Erik Garrison [Thu, 10 Jun 2010 17:33:28 +0000 (13:33 -0400)]
change merger to use GetNextAlignmentCore
This provides a modest performance boost to the merger. A small change
to the BamAlignment copy constructor was required (to copy
BamAlignmentSupportData).
Derek [Thu, 10 Jun 2010 04:50:37 +0000 (00:50 -0400)]
Moved BamAlignmentSupportData into BamAlignment data type. This continues the read/write speedup mentioned in prior commits, but removes the need for clients to manage this additional auxilary data object. The 'BamAlignment lite' is accessed by calling BamReader::GetNextAlignmentCore() and written by BamWriter::SaveAlignment() which checks to see how much parsing & packing is needed before writing.
Erik Garrison [Wed, 9 Jun 2010 13:39:07 +0000 (09:39 -0400)]
fixed potential bug with previous commit
The previous commit made assumptions about the ordering of subtags
within @RG header lines. This commit only assumes that the read group
ID is specified by "ID", thus following spec.
Erik Garrison [Wed, 9 Jun 2010 13:31:01 +0000 (09:31 -0400)]
fixed bug with @RG handling
Prior to this commit files merged with bamtools merge would have one @RG
tag for each file. This is undesirable behavior. This commit fixes the
issue by tracking unique @RG tags in our unified header
(BamMultiReader::GetHeaderText) and prevents the MultiReader from
observing more than one @RG tag in the header. Future merges will have
the correct header.
Derek [Wed, 9 Jun 2010 03:29:45 +0000 (23:29 -0400)]
Added GetNextAlignmentCore() to BamReader API as well as a corresponding SaveAlignment() in BamWriter. Both utilitze the BamAlignmentSupportData structure which contains the raw character data and lengths, and which has been bumped to BamAux.h. Exposing these methods should allow for quicker read/writes for tools that are only concerned with alignment/positional data, not the actual sequences.
Erik Garrison [Tue, 8 Jun 2010 20:28:58 +0000 (16:28 -0400)]
BamMultiReader data structure rewrite
Rewrite to improve performance of the MultiReader on large sets of
files. Move tracking of readers, alignments, and positions from several
decoupled vectors into a single multimap, allowing rapid acquisition of
the lowest 'current' alignment among the set of open readers.

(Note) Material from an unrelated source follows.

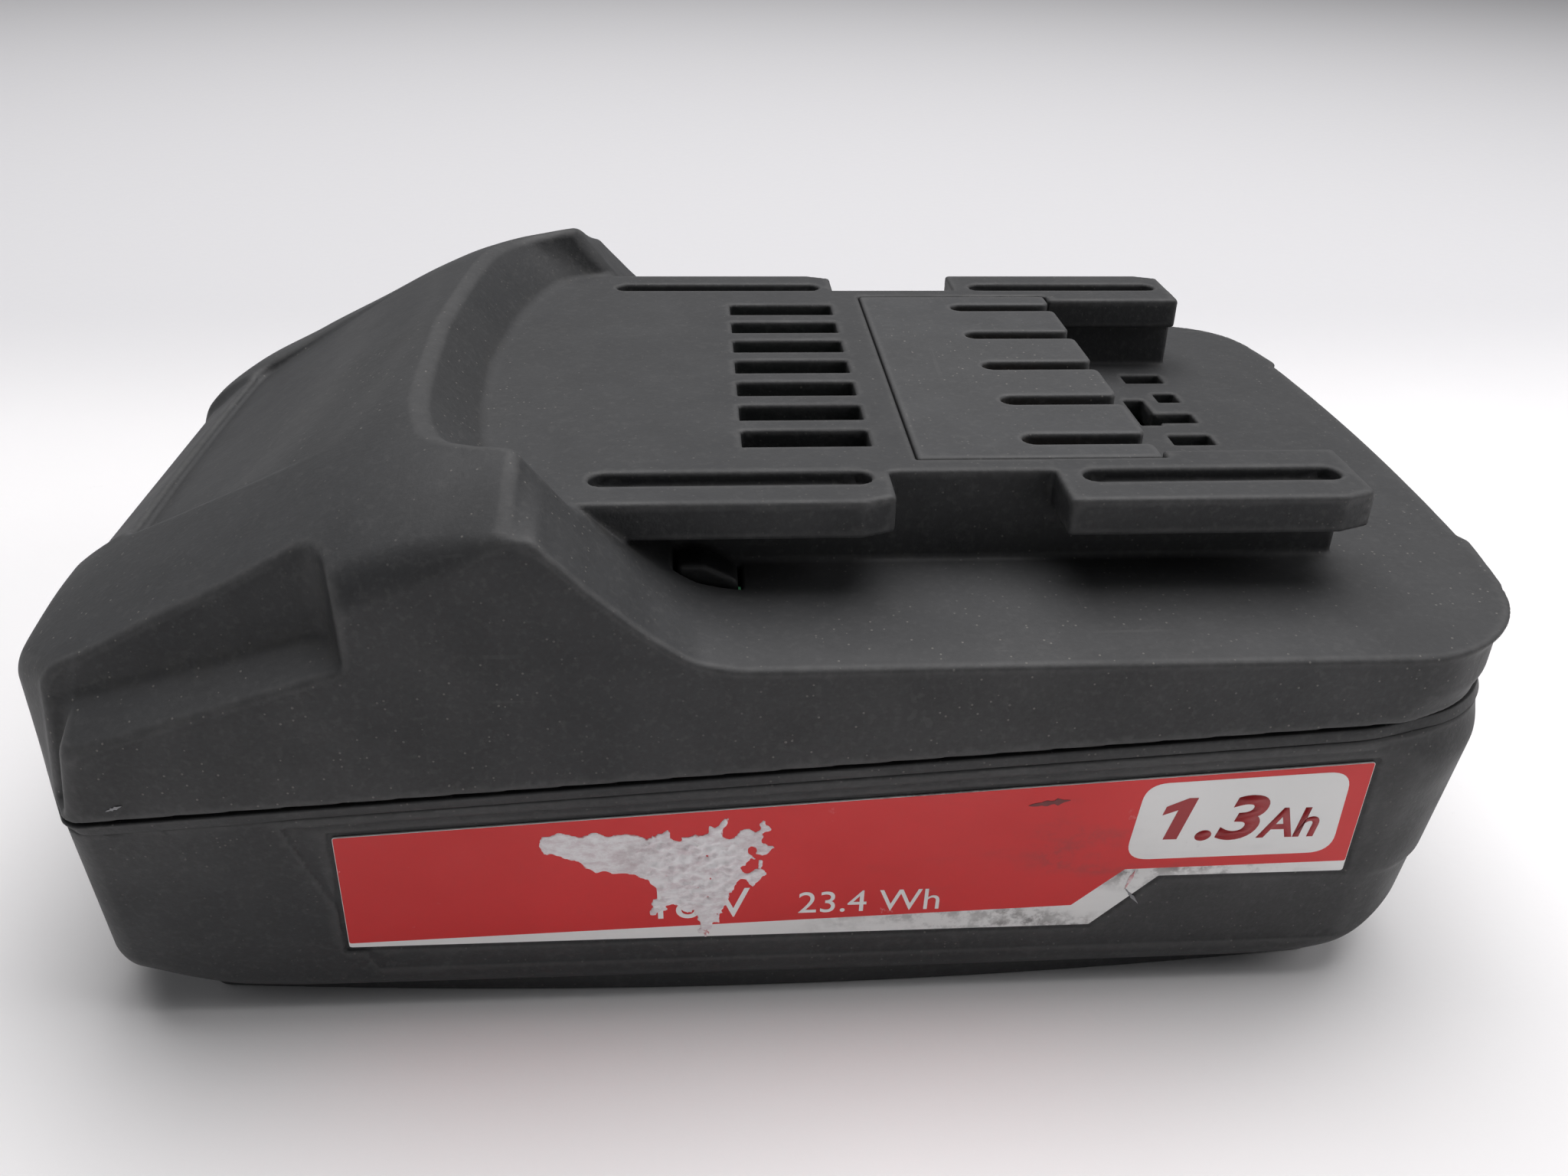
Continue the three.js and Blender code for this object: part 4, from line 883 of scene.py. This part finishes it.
# Strips of the tear: start and end [x, z] with the half width at each.
TEAR = [((-7.8, 16.0), (-6.6, 14.2), 3.5, 2.7), ((-10.4, 17.4), (-17.9, 18.8), 2.4, 1.2),
        ((-10.6, 16.8), (-15.0, 16.4), 1.8, 0.8), ((-6.6, 13.4), (-5.9, 8.4), 2.4, 0.5),
        ((-8.6, 13.2), (-10.2, 10.9), 1.5, 0.4), ((-5.2, 17.4), (-1.0, 20.2), 1.7, 0.4),
        ((-4.6, 15.8), (-0.9, 18.0), 1.5, 0.3), ((-4.6, 14.2), (-1.6, 15.0), 1.2, 0.3),
        ((-6.5, 18.4), (-4.4, 20.8), 1.0, 0.2)]


def tear_spot(x, z):
    """The torn spot of the near label, flat: a core with ragged arms."""
    spot = 30.0
    for start, end, wide, narrow in TEAR:
        spot = either(spot, streak(x, z, start, end, wide, narrow), 0.5)
    calm = ease(x, -12.5, -10)
    return spot + (0.1 + 0.2 * calm) * ripple(x, z * 0.7 + x * 0.3, 4, 2.6, 0.25)


def tear(x, y, z):
    """The soft core that the tear lays bare, a little proud of the film."""
    spot = tear_spot(x, z)
    uneven = 1 + 0.6 * ripple(x, z, 9, 1.4, 0.35, 30)
    fluff = 0.06 + (0.03 + 0.09 * ease(x, -12.5, -10)) * np.clip(-spot / 1.2, 0, 1) * uneven
    out = -y - side_wall(z) - FILM_OUT
    return np.maximum(spot, np.maximum(out - fluff, -0.15 - out))


def tear_piece():
    points, faces = net(tear, (-21.5, -38.5, 6.5), (1.5, -36, 22.5), FINE_STEP * 0.9)
    mesh = mesh_from("label_right_tear", points, faces)
    store(mesh, "deep", np.clip(-tear_spot(points[:, 0], points[:, 2]) / 0.9, 0, 1))
    mesh.shade_smooth()
    show("label_right_tear", mesh, torn, "pack")


def lettering(name, text, size, start, side, out, material, slant, bold, widen):
    """Plain generic characters as thin ink on a side wall; start is the lower left corner in [x, z]."""
    curve = bpy.data.curves.new(name, "FONT")
    curve.body = text
    curve.size = size
    curve.shear = slant
    curve.offset = bold
    curve.resolution_u = 6
    source = put(name + "_source", curve)
    graph = bpy.context.evaluated_depsgraph_get()
    mesh = bpy.data.meshes.new_from_object(source.evaluated_get(graph))
    bpy.data.objects.remove(source)
    made = bmesh.new()
    made.from_mesh(mesh)
    bmesh.ops.remove_doubles(made, verts=made.verts, dist=1e-5)
    grown = bmesh.ops.extrude_face_region(made, geom=made.faces[:])
    lifted = {v for v in grown["geom"] if isinstance(v, bmesh.types.BMVert)}
    for v in made.verts:
        z = start[1] + v.co.y
        wall = side_wall(z) + out + (0.02 if v in lifted else 0.0)
        v.co = Vector((start[0] - side * v.co.x * widen, side * wall, z)) * MM
    write(made, mesh)
    show(name, mesh, material, "pack")


# Ratings: title, text, size, start x on the near and the far side, z, ink, slant, boldness and width.
CAPACITY_Z = 17.6
RATINGS = [("capacity_number", ".3", 6.6, (33.4, 39.6), CAPACITY_Z, dark_red, 0.2, 0.2, 1.12),
           ("capacity_unit", "Ah", 4.6, (38.9, 33.9), CAPACITY_Z, dark_red, 0.12, 0.09, 0.9),
           ("voltage", "18 V", 5.0, (-11.0, 0.5), 9.9, clean_print, 0.0, 0.0, 0.9),
           ("energy", "23.4 Wh", 3.6, (1.4, 15.4), 10.1, clean_print, 0.0, 0.0, 0.95)]
NUMERAL_ONE = [(1.1, 0), (2.25, 0), (2.25, 4.6), (1.5, 4.6), (0, 3.7), (0, 2.75), (1.1, 3.3)]

for side, tag in ((-1, "right"), (1, "left")):
    film = plate(f"label_{tag}_film", rounded(LABEL_SHAPE, 0.25, 3), -LABEL_RECESS + 0.03, FILM_OUT, side,
                 white_print)
    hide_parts(f"label_{tag}")
    plate(f"label_{tag}_red", rounded(RED_SHAPE, 0.2, 3), FILM_OUT - 0.02, FILM_OUT + 0.02, side, red_print)
    plate(f"label_{tag}_panel", rounded(PANEL_SHAPE, 2.0, 8), FILM_OUT, FILM_OUT + 0.035, side, clean_print)
    for title, text, size, starts, z, ink, slant, bold, widen in RATINGS:
        lettering(f"label_{tag}_{title}", text, size, (starts[side > 0], z), side, FILM_OUT + 0.03, ink,
                  slant, bold, widen)
    at = (29.9, 43.0)[side > 0]
    plate(f"label_{tag}_capacity_one", [(at - side * (x + 0.2 * z), CAPACITY_Z + z) for x, z in NUMERAL_ONE],
          FILM_OUT + 0.03, FILM_OUT + 0.05, side, dark_red)

tear_piece()


def mark(name, start, end, wide, material, seed, out=FILM_OUT + 0.01):
    """A thin ragged scuff on the near side wall between two points [x, z]."""
    rng = np.random.default_rng(seed)
    start, end = np.array(start), np.array(end)
    across = np.array([start[1] - end[1], end[0] - start[0]]) / np.linalg.norm(end - start) * wide / 2
    count = 14
    t = np.linspace(0, 1, count)
    half = np.sin(math.pi * t)[:, None] * rng.uniform(0.4, 1.2, (count, 1)) + 0.03
    middle = start + (end - start) * t[:, None]
    outline = np.concatenate([middle + across * half, (middle - across * half)[::-1]])
    plate(name, outline.tolist(), out, out + 0.035, -1, material)


mark("label_right_scuff_1", (19.4, 21.8), (22.7, 22.3), 0.8, scuffed, 5)
mark("label_right_scuff_2", (29.4, 14.0), (28.9, 11.8), 0.35, torn, 6)
mark("lower_shell_scuff", (28.9, 11.9), (30.4, 9.9), 0.3, pale_mark, 7, -0.19)
mark("upper_shell_scuff", (-50.6, 24.0), (-49.3, 24.5), 0.3, pale_mark, 11, 0.21)

# ---- Screws ----

AROUND = np.arange(48) * math.tau / 48
screw_steel = metal("screw_steel", (0.32, 0.32, 0.33, 1), (0.16, 0.14, 0.13, 1), 0.34, (30, 30, 30))


def circle(radius, height, waves=0.0):
    """A ring of [x, y, z] points round the z axis; waves adds to the radius at each point."""
    return np.stack([(radius + waves) * np.cos(AROUND), (radius + waves) * np.sin(AROUND),
                     np.full(len(AROUND), height)], 1)


def shell_screw(node):
    """A pan-head screw with a lobed socket, its head towards the floor, in the CAD screw's place."""
    low, high = [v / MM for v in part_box(node)]
    cx, cy = (low.x + high.x) / 2, (low.y + high.y) / 2
    head = (high.x - low.x) / 2
    bottom, top = low.z, high.z
    socket, lobes, turns, per_turn = 1.05, 6, 10, 6
    rings = [circle(r, bottom + up, r * 0.16 * np.cos(lobes * AROUND))
             for r, up in ((socket * 0.9, 1.1), (socket, 0.12), (socket * 1.09, 0))]
    rings += [circle(r, bottom + up) for r, up in (
        (head - 0.75, 0), (head - 0.35, 0.18), (head - 0.1, 0.5), (head, 1.0), (head, 1.75),
        (head - 0.12, 1.9), (1.25, 1.9))]
    thread_from, thread_to = bottom + 2.4, top - 1.6
    for i in range(turns * per_turn + 1):
        ridge = 0.19 * abs(np.sin(math.pi * i / per_turn + AROUND / 2))
        rings.append(circle(1.14, thread_from + (thread_to - thread_from) * i / (turns * per_turn), ridge))
    rings.append(circle(0.15, top))
    mesh = lofted(node + "_steel", np.array(rings) + (cx, cy, 0))
    soften(show(node + "_steel", mesh, screw_steel, "pack", [node]))


for end in ("front", "rear"):
    shell_screw(f"shell_screw_{end}_left")
    shell_screw(f"shell_screw_{end}_right")

# ---- Springs ----

spring_steel = metal("spring_steel", (0.42, 0.43, 0.45, 1), (0.25, 0.24, 0.23, 1), 0.26, (40, 40, 40))


def latch_spring(node):
    """A coil with closed ends in the CAD spring's place, between the tub and the latch."""
    wire, turns, per_turn, sides = 0.3, 7, 20, 8
    low, high = [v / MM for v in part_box(node)]
    cx, cy, coil = (low.x + high.x) / 2, (low.y + high.y) / 2, (high.x - low.x) / 2 - wire
    t = np.linspace(0, 1, turns * per_turn + 1)[:, None]
    around = math.tau * np.arange(sides) / sides
    climb = np.clip((t * turns - 0.9) / (turns - 1.8), 0, 1)
    radius = coil + wire * np.cos(around)
    z = low.z + wire + (high.z - low.z - 2 * wire) * climb + wire * np.sin(around)
    angle = math.tau * turns * t
    mesh = lofted(node + "_coil", np.stack([cx + radius * np.cos(angle), cy + radius * np.sin(angle), z], 2))
    mesh.shade_smooth()
    mesh.materials.append(spring_steel)
    piece = put(node + "_coil", mesh)
    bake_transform(piece)
    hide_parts(node)


latch_spring("latch_spring_left")
latch_spring("latch_spring_right")

# ---- Materials for the CAD nodes that stay ----

INSIDE = {
    "contact": metal("contact_copper", (0.62, 0.40, 0.24, 1), (0.38, 0.24, 0.15, 1), 0.28),
    "cell_holder": plain_surface("holder_plastic", (0.016, 0.017, 0.019, 1), (0.03, 0.03, 0.033, 1), 0.55,
                                 1800, 0.00005),
    "cell": plain_surface("cell_wrap", (0.02, 0.17, 0.25, 1), (0.015, 0.12, 0.19, 1), 0.34, 420, 0.00006,
                          0.5),
    "busbar": metal("nickel_strip", (0.62, 0.60, 0.56, 1), (0.46, 0.44, 0.40, 1), 0.3, (60, 6, 60)),
    "circuit_board": board_laminate("board_laminate"),
    "insulator": plain_surface("insulating_paper", (0.42, 0.39, 0.30, 1), (0.34, 0.31, 0.23, 1), 0.82, 900,
                               0.0001, 0.2),
    "temperature_sensor": plain_surface("sensor_epoxy", (0.02, 0.02, 0.024, 1), (0.05, 0.04, 0.03, 1), 0.3,
                                        500, 0.00006, 0.5),
}

for name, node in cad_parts.items():
    if node.hide_render:
        continue
    kind = next(k for k in INSIDE if name.startswith(k))
    node.data.materials.clear()
    node.data.materials.append(INSIDE[kind])

# ---- Floor, light and camera ----

FLOOR = 9   # half its side, in metres

floor_mesh = bpy.data.meshes.new("floor")
corners = [(-FLOOR, -FLOOR, 0), (FLOOR, -FLOOR, 0), (FLOOR, FLOOR, 0), (-FLOOR, FLOOR, 0)]
floor_mesh.from_pydata(corners, [], [(0, 1, 2, 3)])
floor = put("floor", floor_mesh)
floor.data.materials.append(floor_paper("floor_paper"))


def soft_light(name, place, aim, size, power, colour):
    """A rectangular lamp; places and sizes are in metres, its power in watts."""
    lamp = bpy.data.lights.new(name, "AREA")
    lamp.shape = "RECTANGLE"
    lamp.size, lamp.size_y = size
    lamp.energy = power
    lamp.color = colour
    light = put(name, lamp)
    light.location = place
    light.rotation_mode = "QUATERNION"
    light.rotation_quaternion = (Vector(aim) - Vector(place)).to_track_quat("-Z", "Y")


soft_light("overhead", (0.08, 0.21, 0.88), (0, 0, 0.02), (1.05, 0.8), 11.6, (1.0, 0.985, 0.99))
soft_light("right_fill", (0.36, -0.10, 0.26), (0.03, 0, 0.02), (0.2, 0.2), 0.38, (1.0, 0.98, 0.99))
soft_light("left_fill", (-0.8, 0.05, 0.35), (0, 0, 0.02), (0.4, 0.5), 0.4, (0.97, 0.97, 1.0))

world = bpy.data.worlds.new("studio")
world.use_nodes = True
nodes, links = world.node_tree.nodes, world.node_tree.links
backdrop = nodes["Background"]
backdrop.inputs["Color"].default_value = (0.92, 0.93, 0.95, 1)
way = nodes.new("ShaderNodeTexCoord")
height = nodes.new("ShaderNodeSeparateXYZ")
glow = nodes.new("ShaderNodeMapRange")   # brighter near the horizon than overhead
links.new(way.outputs["Generated"], height.inputs[0])
links.new(height.outputs["Z"], glow.inputs["Value"])
for key, value in (("From Min", 0.02), ("From Max", 0.3), ("To Min", 0.6), ("To Max", 0.06)):
    glow.inputs[key].default_value = value
links.new(glow.outputs["Result"], backdrop.inputs["Strength"])
bpy.context.scene.world = world
bpy.context.scene.view_settings.view_transform = "Standard"

EYE = (-6.25, -118.55, 88.27)   # the camera's place, in millimetres
YAW, PITCH, ROLL = 0.0734, 0.5207, 0.0215
FOCAL_SHARE = 1727 / 2048   # focal length over image width
SENSOR = 36

ahead = Vector((math.sin(YAW) * math.cos(PITCH), math.cos(YAW) * math.cos(PITCH), -math.sin(PITCH)))
right = Vector((math.cos(YAW), -math.sin(YAW), 0))
up = right.cross(ahead)
right, up = (right * math.cos(ROLL) + up * math.sin(ROLL), up * math.cos(ROLL) - right * math.sin(ROLL))
lens = bpy.data.cameras.new("camera")
lens.sensor_fit = "HORIZONTAL"
lens.sensor_width = SENSOR
lens.lens = SENSOR * FOCAL_SHARE
lens.clip_start = 0.005
camera = put("camera", lens)
turn = Matrix((right, up, -ahead)).transposed().to_4x4()
camera.matrix_world = Matrix.Translation(Vector(EYE) * MM) @ turn
bpy.context.scene.camera = camera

Expect
some performance boost when running the MultReader on large numbers of
files, as prior to this rewrite each alignment required roughly 3 x N
ops (where N is the number of files) checking all these vectors.
Derek [Mon, 7 Jun 2010 20:18:10 +0000 (16:18 -0400)]
This fixes the out-of-range exception. Though there's still a discrepancy with some (but, maddeningly, not all) tags following a string tag. Will look into to more detail, but at least it shouldn't crash in the meantime
Derek [Wed, 2 Jun 2010 02:54:30 +0000 (22:54 -0400)]
Implemented Mosaik-style command line parser, instead of former GetOpt parser. Setup an AbstractTool base class for all subtools. Split tools into .h/.cpp pairs
Derek [Wed, 26 May 2010 20:05:15 +0000 (16:05 -0400)]
Reorganization of toolkit. Split subtools out to own headers. Added custom getopt functionality for subtools arguments. Provided or extended rough implementations for most subtools.
Erik Garrison [Fri, 21 May 2010 21:07:31 +0000 (17:07 -0400)]
Complete prior commit
In this commit, addition of verification that reference sequences
are identical among readers opened by the BamMultiReader. Without this
check the behavior of the MultiReader is undefined.
Erik Garrison [Fri, 21 May 2010 20:53:26 +0000 (16:53 -0400)]
bamtools executable
Merge a number of useful tools into a single executable.
Also in this commit, addition of verification that reference sequences
are identical among readers opened by the BamMultiReader. Without this
check the behavior of the MultiReader is undefined.
Moved BamReaderPrivate::CalculateAlignmentEnd() to BamAlignment::GetEndPosition() to expose it to the public API. Reorganized BamAux.h to look cleaner and facilitate quick lookup of available data and methods
barnett [Mon, 11 Jan 2010 15:11:15 +0000 (15:11 +0000)]
Fixed fread() related compiler warnings. Fixed std types [u]intX_t errors (used, but not defined in BamAux.h). Added Aaron's stdin/stdout read/write feature.